Ook is mijn oordeel gevraagd over het toenemen van de rijtijden in de nieuwe dienstregeling. Inderdaad wordt op een aantal verbindingen de reistijd enkele minuten langer, maar het algemene beeld dat de treinen langzamer gaan rijden klopt niet. Kenmerk van de nieuwe dienstregeling is dat de normen voor rijtijden en stationnementstijden, die in de loop van de jaren steeds meer zijn verkort, samen met de capaciteitsmanager opnieuw zijn vastgesteld en wederom consequent worden toegepast. Dat is als volgt in zijn werk gegaan. Als eerste stap is de algemene toeslag op de rijtijd teruggebracht van 7% naar 5%. Vervolgens zijn, daar waar dat nodig is gebleken, rijtijden of stationnementstijden specifieker op de praktijk afgestemd. Het resultaat hiervan is in een aantal gevallen een verlenging van de rijtijd, maar het leidt op landelijk niveau niet tot gemiddeld langere reistijden. Wel is er, doordat de speling nu exact daar wordt ingezet waar die nodig is, winst aan punctualiteit en betrouwbaarheid.

Gevraagd is waarom er geen goederenvervoer van de Brabantroute naar de Betuweroute verschuift, want op de Brabantroute wordt gerekend met hetzelfde volume goederenvervoer als momenteel. Binnen het overleg van de spoorsector hebben de goederenvervoerbedrijven aangegeven dat zij graag in de eerste periode na ingebruikneming van de Betuweroute de (uitwijk)mogelijkheid willen openhouden om toch met goederentreinen over de Brabantroute te rijden. Op voorstel van de goederenvervoerders hebben de gezamenlijke partijen in de spoorsector onderzocht of het mogelijk is om een dienstregeling te ontwikkelen waarin met die wens rekening wordt gehouden. Dat is mogelijk gebleken, zij het met beperkingen: de goederenpaden die in de dienstregeling 2007 op de Brabantroute gereserveerd zijn bieden geen groeimogelijkheden en zijn van mindere kwaliteit dan momenteel.
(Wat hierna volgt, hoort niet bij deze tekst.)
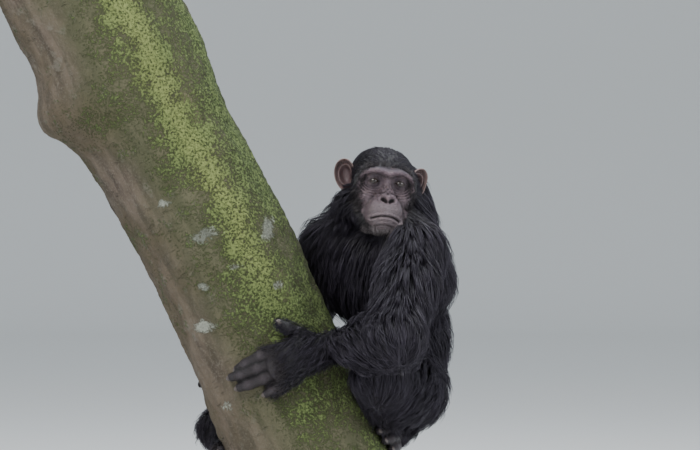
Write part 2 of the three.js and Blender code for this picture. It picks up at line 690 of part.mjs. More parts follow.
// Torso and neck
const spine = new THREE.CatmullRomCurve3([
  V(292, 142, 322),
  V(291, 141, 350),
  V(293, 138, 390),
  V(304, 126, 460),
  V(304, 115, 520),
  V(284, 90, 590),
  V(272, 70, 660),
  V(274, 58, 706),
  V(272, 40, 750),
  V(270, 30, 775),
]);
const JAW_ROOM = { centre: [0, 44, -86], radii: [56, 78, 52], rises: [0, 55, 110] }; // hollow under the chin
const CHEST_LEFT = V(0.7, -0.7, 0);
place("neck", COAT, (off) => {
  const body = sleeve(grown(neckField, off), between(NECK.low, inHead(0, -10, -20), 9, -0.2, 1), CHEST_LEFT, 18, 150)
    .intersect(above(NECK_CUT, 500, off))
    .intersect(below(HEAD_CUT, 500, off));
  return withLocks(body, coatLocks(neckField, NAPE_COAT, off));
});
place("torso", COAT, (off) => {
  let body = sleeve(grown(torsoField, off), spine.getSpacedPoints(13), CHEST_LEFT, 24, 260);
  body = body.intersect(below(NECK_CUT, 900, off));
  for (const rise of JAW_ROOM.rises) {
    const room = new THREE.SphereGeometry(1, 12, 8).scale(...JAW_ROOM.radii.map((r) => r - off));
    const [left, forward, up] = JAW_ROOM.centre;
    room.applyMatrix4(headTurn).translate(...inHead(left, forward, up + rise).toArray());
    body = body.subtract(solid(room));
  }
  for (const side of ["left", "right"]) {
    body = body.subtract(cutter(cuts[side].shoulder.point, cuts[side].shoulder.normal, 190, -off));
    body = body.subtract(cutter(cuts[side].hip.point, cuts[side].hip.normal, 240, -off));
  }
  return withLocks(body, coatLocks(bodyField, BACK_COAT, off));
});

// Arms and legs
const UP = V(0, 0, 1);
for (const side of ["left", "right"]) {
  const j = JOINT[side];
  const c = cuts[side];
  place("upper_arm_" + side, COAT, (off) => {
    const body = sleeve(grown(armField[side], off), between(j.shoulder, j.elbow, 9, 0, 1.2), UP, 12, 95)
      .intersect(above(c.shoulder, 700, off))
      .intersect(below(c.elbow, 700, off));
    return withLocks(body, coatLocks(bodyField, armCoat(j), off));
  });
  place("forearm_" + side, COAT, (off) => {
    const body = sleeve(grown(armField[side], off), between(j.elbow, j.wrist, 9, -0.2, 1.1), UP, 12, 90)
      .intersect(above(c.elbow, 700, off))
      .intersect(below(c.wrist, 700, off));
    return withLocks(body, coatLocks(bodyField, forearmCoat(j), off));
  });
  place("hand_" + side, HAND_SKIN, (off) => hand(side, off));
  place("thigh_" + side, COAT, (off) => {
    const body = sleeve(grown(legField[side], off), between(j.hip, j.knee, 8, 0, 1.2), UP, 14, 110)
      .intersect(above(c.hip, 700, off))
      .intersect(below(c.knee, 700, off));
    return withLocks(body, coatLocks(bodyField, thighCoat(j), off));
  });
  place("shin_" + side, COAT, (off) => {
    const body = sleeve(grown(legField[side], off), between(j.knee, j.ankle, 9, -0.2, 1.1), UP, 12, 95)
      .intersect(above(c.knee, 700, off))
      .intersect(below(c.ankle, 700, off));
    return withLocks(body, coatLocks(bodyField, shinCoat(j), off));
  });
  place("foot_" + side, HAND_SKIN, (off) => foot(side, off));
}

export default group;
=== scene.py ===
# A young chimpanzee, life size, clinging to a leaning cut log that a display stand holds.
# Sizes in the functions are millimetres, as in the solids, and meshes are made in metres.
import math

import bpy
import numpy as np
from mathutils import Matrix, Vector, kdtree, noise


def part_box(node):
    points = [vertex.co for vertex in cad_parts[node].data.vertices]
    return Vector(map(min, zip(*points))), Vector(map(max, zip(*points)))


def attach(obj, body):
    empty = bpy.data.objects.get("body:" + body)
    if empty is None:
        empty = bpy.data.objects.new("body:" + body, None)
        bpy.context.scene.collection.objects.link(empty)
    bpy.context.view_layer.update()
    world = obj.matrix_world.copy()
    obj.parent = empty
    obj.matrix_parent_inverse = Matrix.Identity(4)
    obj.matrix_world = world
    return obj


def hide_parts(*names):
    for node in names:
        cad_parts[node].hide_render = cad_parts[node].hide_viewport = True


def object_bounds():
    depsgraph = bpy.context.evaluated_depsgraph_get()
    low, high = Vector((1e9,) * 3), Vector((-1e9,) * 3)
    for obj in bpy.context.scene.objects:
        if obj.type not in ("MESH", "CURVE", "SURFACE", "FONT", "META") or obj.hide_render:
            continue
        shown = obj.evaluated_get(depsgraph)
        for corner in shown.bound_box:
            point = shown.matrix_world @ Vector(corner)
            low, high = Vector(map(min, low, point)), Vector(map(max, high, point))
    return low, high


bl_info = {
    "name": "Chimpanzee on a Log",
    "version": (1, 0, 0),
    "blender": (4, 5, 0),
    "location": "3D View > Sidebar > Chimpanzee",
    "description": "Life-size display model of a young chimpanzee on a cut log",
    "category": "Add Mesh",
}

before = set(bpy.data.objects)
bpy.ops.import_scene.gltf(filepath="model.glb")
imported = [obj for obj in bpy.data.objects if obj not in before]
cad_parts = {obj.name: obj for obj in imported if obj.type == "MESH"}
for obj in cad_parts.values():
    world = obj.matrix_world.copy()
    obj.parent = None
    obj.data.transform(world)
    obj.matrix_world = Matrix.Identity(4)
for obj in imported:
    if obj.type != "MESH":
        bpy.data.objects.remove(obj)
CAD_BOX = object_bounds()

MM = 0.001
RAD = math.pi / 180
SEED = 41


# Settings

class SkinSettings(bpy.types.PropertyGroup):
    """Bare skin and the closed under-coat below the hair"""

    grain: bpy.props.FloatProperty(
        name="Grain", description="Width of a face on the body", default=0.0052, unit="LENGTH")
    face: bpy.props.FloatVectorProperty(
        name="Face", description="Colour of the face", subtype="COLOR", default=(0.108, 0.077, 0.090))
    muzzle: bpy.props.FloatVectorProperty(
        name="Muzzle", description="Colour of the lips and chin", subtype="COLOR",
        default=(0.160, 0.127, 0.138))
    brow: bpy.props.FloatVectorProperty(
        name="Brow", description="Colour of the forehead", subtype="COLOR", default=(0.062, 0.048, 0.062))
    hand: bpy.props.FloatVectorProperty(
        name="Hand", description="Colour of hands and feet", subtype="COLOR", default=(0.023, 0.018, 0.021))
    ear: bpy.props.FloatVectorProperty(
        name="Ear", description="Colour of the ears", subtype="COLOR", default=(0.25, 0.178, 0.168))
    nail: bpy.props.FloatVectorProperty(
        name="Nail", description="Colour of the nails", subtype="COLOR", default=(0.085, 0.068, 0.062))
    iris: bpy.props.FloatVectorProperty(
        name="Iris", description="Colour of the iris", subtype="COLOR", default=(0.022, 0.009, 0.005))


class CoatSettings(bpy.types.PropertyGroup):
    """Hair of the body"""

    hairs: bpy.props.IntProperty(name="Hairs", description="Number of hair tufts", default=87000)
    guides: bpy.props.IntProperty(
        name="Clumps", description="Number of clumps the tufts lean into", default=15000)
    width: bpy.props.FloatProperty(
        name="Width", description="Width of a tuft", default=0.00145, unit="LENGTH")
    dark: bpy.props.FloatVectorProperty(
        name="Dark", description="Colour deep in the coat", subtype="COLOR", default=(0.010, 0.009, 0.011))
    # The tips' colour is partly the hair's own tone and partly painted sheen
    light: bpy.props.FloatVectorProperty(
        name="Light", description="Colour of the tips", subtype="COLOR", default=(0.047, 0.040, 0.058))


class LogSettings(bpy.types.PropertyGroup):
    """Bark of the log"""

    furrow: bpy.props.FloatProperty(
        name="Furrow", description="Depth of the bark's furrows", default=0.004, unit="LENGTH")
    bark: bpy.props.FloatVectorProperty(
        name="Bark", description="Colour of bare bark", subtype="COLOR", default=(0.155, 0.120, 0.094))
    moss: bpy.props.FloatVectorProperty(
        name="Moss", description="Colour of the moss", subtype="COLOR", default=(0.125, 0.178, 0.062))
    lichen: bpy.props.FloatVectorProperty(
        name="Lichen", description="Colour of the lichen", subtype="COLOR", default=(0.38, 0.40, 0.34))
    wood: bpy.props.FloatVectorProperty(
        name="Wood", description="Colour of the sawn ends", subtype="COLOR", default=(0.36, 0.23, 0.13))


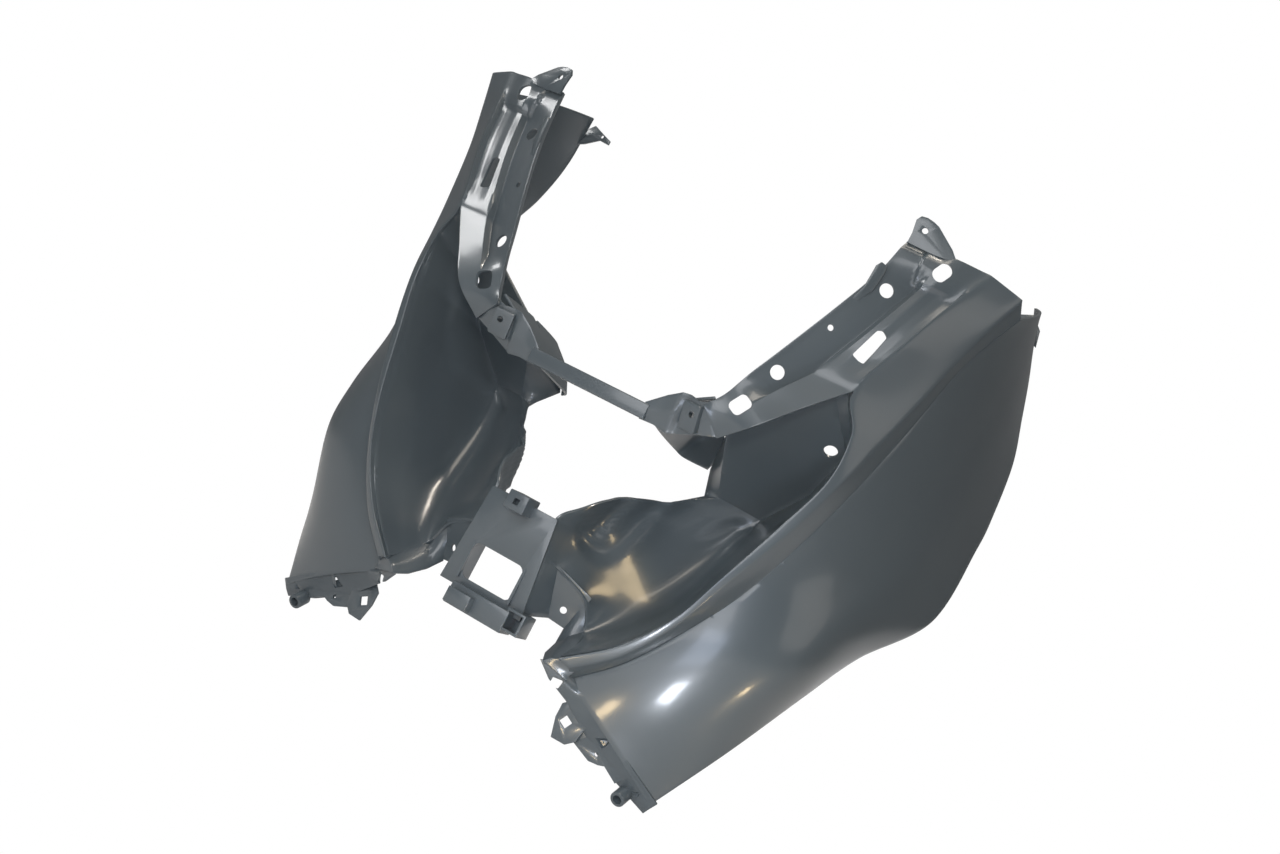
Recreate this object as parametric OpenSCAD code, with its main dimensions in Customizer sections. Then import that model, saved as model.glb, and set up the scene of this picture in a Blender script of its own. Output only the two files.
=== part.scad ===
/* [Overall size] */
// Width across the two wings
shield_width = 700; // [640:2:760]
// Height from the lower bosses to the wing tips
shield_height = 620; // [570:2:670]
// Depth from the centre clip to the rear edges of the wings
shield_depth = 336; // [300:2:370]

/* [Wall] */
// Thickness of the moulded wall
wall = 2.6; // [2:0.1:3.6]
// Depth of the turned edge round each recess
lip_turn = 5; // [4:0.5:8]
// Crown of the lip band between the recess and the wing
lip_crown = 2; // [0:0.5:4]

/* [Wings] */
// Height of the soft ridge along each wing
ridge_h = 4; // [0:0.5:8]

/* [Arms] */
// Depth of the valley pressed along each arm
valley_depth = 10; // [4:1:14]
// Diameter of the two round holes in each arm
arm_hole_d = 14; // [10:0.5:18]
// Diameter of the small drain hole in each arm
drain_hole_d = 6; // [4:0.5:9]
// Width of the oblong hole at the top of each arm
top_slot_w = 14; // [10:0.5:17]
// Length of the oblong hole at the top of each arm
top_slot_l = 20; // [18:0.5:24]
// Diameter of the hole in the pad at the foot of each arm
pad_hole_d = 6; // [4:0.5:9]

// Diameter of the hole in the tab above each arm
tab_hole_d = 6; // [4:0.5:9]
// Length of the slot in the foot of each arm
foot_slot_l = 20; // [16:0.5:22]
// Width of the slot in the foot of each arm
foot_slot_w = 14; // [10:0.5:15]

/* [Strap] */
// Height of the strap that joins the arms
strap_h = 15; // [10:0.5:20]
// Depth of the channel formed by the strap
strap_d = 8; // [6:0.5:12]

/* [Recesses] */
// Diameter of the hole in the back plate of each recess
recess_hole_d = 14; // [10:0.5:18]
// Depth of the round lobe sunk into the floor of each recess
lobe_depth = 9; // [0:1:14]

/* [Bridge] */
// Width of the rounded window in the bridge
window_w = 58; // [44:1:62]
// Height of the rounded window in the bridge
window_h = 36; // [26:1:42]
// Corner radius of the window
window_r = 7; // [3:0.5:12]
// Width of the centre clip tower
clip_w = 22; // [18:0.5:28]
// Height of the centre clip tower
clip_h = 18; // [14:0.5:22]
// Height of the window above the foot of the bridge
window_above = 10; // [8:0.5:16]
// Square hole in the centre clip tower
clip_hole = 6; // [4:0.5:8]
// Diameter of the screw hole beside the bridge
screw_hole_d = 7; // [4:0.5:8]

/* [Lower fixings] */
// Outer diameter of each screw boss
boss_d = 15; // [12:0.5:18]
// Bore of each screw boss
boss_bore_d = 9; // [6:0.5:10]
// Length of each screw boss
boss_l = 16; // [12:0.5:24]
// Width of each snap slot in the lower flange
snap_w = 11; // [8:0.5:14]
// Height of each snap slot in the lower flange
snap_h = 7; // [5:0.5:9]

// Side of the square hole in the lower tab
nut_hole = 9; // [6:0.5:11]
// Diameter of the small holes in the lower and rear tabs
small_hole_d = 4; // [3:0.5:6]

/* [Hidden] */

// Guide points are written for the right half in millimetres from the line
// between the two lower bosses, with X outwards, Y to the rear and Z up
guide_width = 700;
guide_height = 620;
guide_depth = 336;
function at(p) = [
    p[0] * shield_width / guide_width,
    p[1] * shield_depth / guide_depth,
    p[2] * shield_height / guide_height
];

// Outer wing, from its lower end to its top: the edge of the recess and arm,
// the crest of the lip, the root and belly of the wing, and its free edge
rim_line = [[104, -59, 88], [148, -50, 125], [181, -46, 171], [202, -44, 222], [225, -32, 289],
    [243, -24, 348], [243, -26, 395], [229, -36, 430], [250, -23, 496], [264, -6, 543], [279, 14, 588]];
crest_line = [[114, -48, 84], [151, -42, 117], [182, -39, 163], [208, -36, 222], [234, -24, 289],
    [252, -13, 348], [262, 0, 395], [271, 11, 435], [285, 24, 496], [298, 30, 543], [311, 37, 582]];
root_line = [[114, -36, 72], [155, -33, 112], [193, -27, 168], [222, -17, 222], [245, -8, 285],
    [262, 5, 348], [273, 16, 400], [280, 26, 440], [290, 35, 496], [303, 43, 535], [316, 50, 568]];
belly_line = [[172, -29, 42], [236, -22, 84], [296, -8, 162], [305, 15, 218], [306, 62, 283],
    [318, 90, 356], [322, 105, 410], [322, 115, 450], [325, 130, 505], [324, 132, 552], [322, 135, 600]];
edge_line = [[226, 8, 5], [262, 37, 82], [290, 80, 156], [311, 122, 213], [346, 188, 279],
    [345, 228, 366], [341, 240, 408], [333, 250, 464], [318, 259, 512], [303, 254, 563], [285, 226, 620]];
// Share of the wing's width at which its ridge lies, foot and top
ridge_place = [0.56, 0.84];
// Share of the wing's width that the ridge takes on either side
ridge_reach = 0.3;
// Share of the rim line at which the recess ends and the arm begins
arm_start = 0.7;

// Arm, from its foot to its top: the inner edge, and the edge over the recess
arm_inner = [[119, -72, 356], [130, -64, 374], [141, -60, 402], [152, -52, 430], [176, -36, 492],
    [192, -21, 541], [198, -13, 572]];
arm_under = [[140, -57, 334], [170, -68, 358], [199, -54, 394], [229, -36, 430]];
// Share of the arm that hangs over the recess
arm_low = 0.5;
// Valley across the arm: place across it and share of the valley depth
valley_profile = [[0, 0], [0.08, 0.18], [0.19, 0.4], [0.32, 0.68], [0.46, 1], [0.54, 0.35], [0.64, 0.35],
    [0.76, 0.55], [0.88, 0.65], [0.97, 0.6]];
// Turned edge on the inner side of the arm
arm_return = [2, 10, 0];

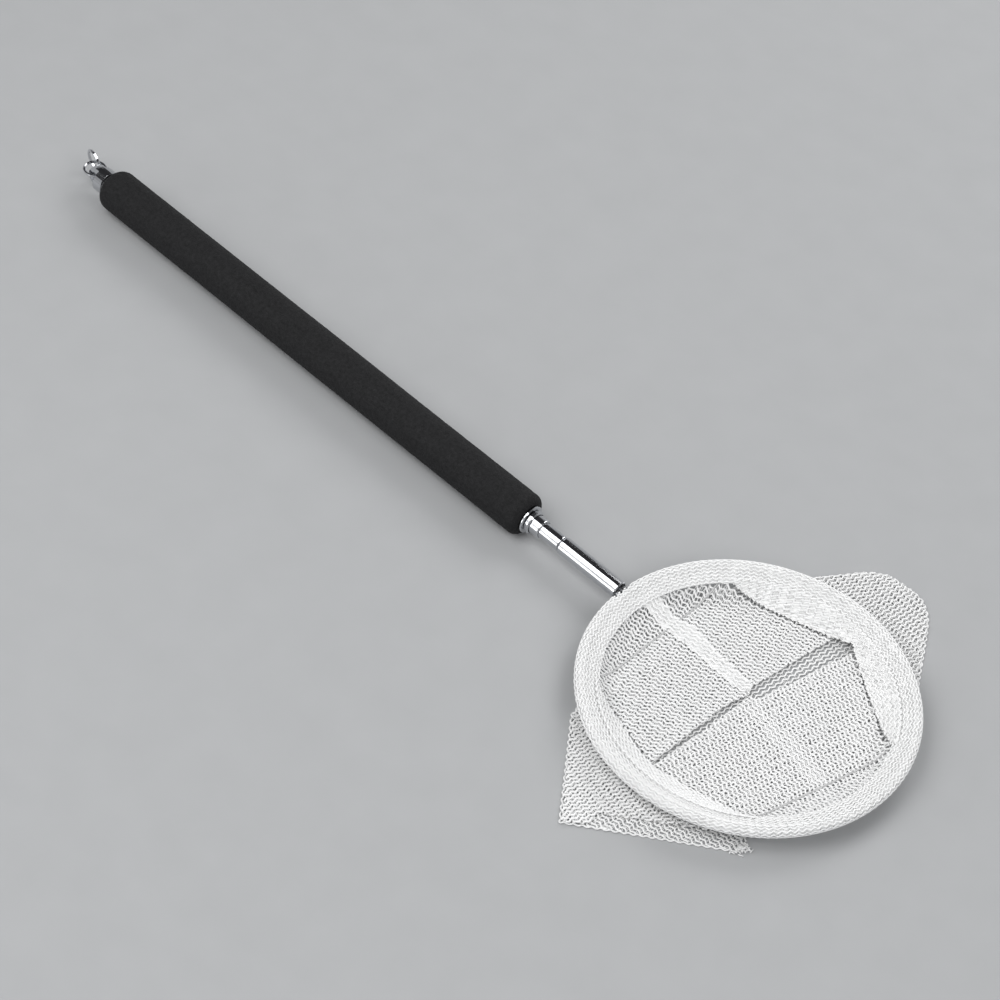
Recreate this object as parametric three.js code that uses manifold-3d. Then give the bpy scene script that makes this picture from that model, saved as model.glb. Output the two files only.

Tenslotte de vraag of het in zijn algemeenheid niet wrang is dat sneltreinen geschrapt worden vanwege homogeniseren, maar dat trage goederentreinen wel kunnen blijven rijden. Goederentreinen zijn over het algemeen niet traag, ze zijn alleen trager dan reizigerstreinen op de momenten dat zij optrekken of afremmen. Daarom is het van belang dat goederentreinen, wanneer zij eenmaal rijden, niet meer hoeven te stoppen om in te voegen of om andere treinen te laten passeren.

Daarom is er in de dienstregelingpatronen naar gestreefd om een zogenaamde «groene golf» te creëren voor goederentreinen op belangrijke routes.

De Staatssecretaris van Verkeer en Waterstaat,

M. H. Schultz van Haegen-Maas Geesteranus


XNoot
1

Zie ook de brieven aan NS en ProRail waarvan op 8 maart 2006 (kamerstuk 29 984, nr. 31) kopieën aan de Tweede Kamer zijn gestuurd.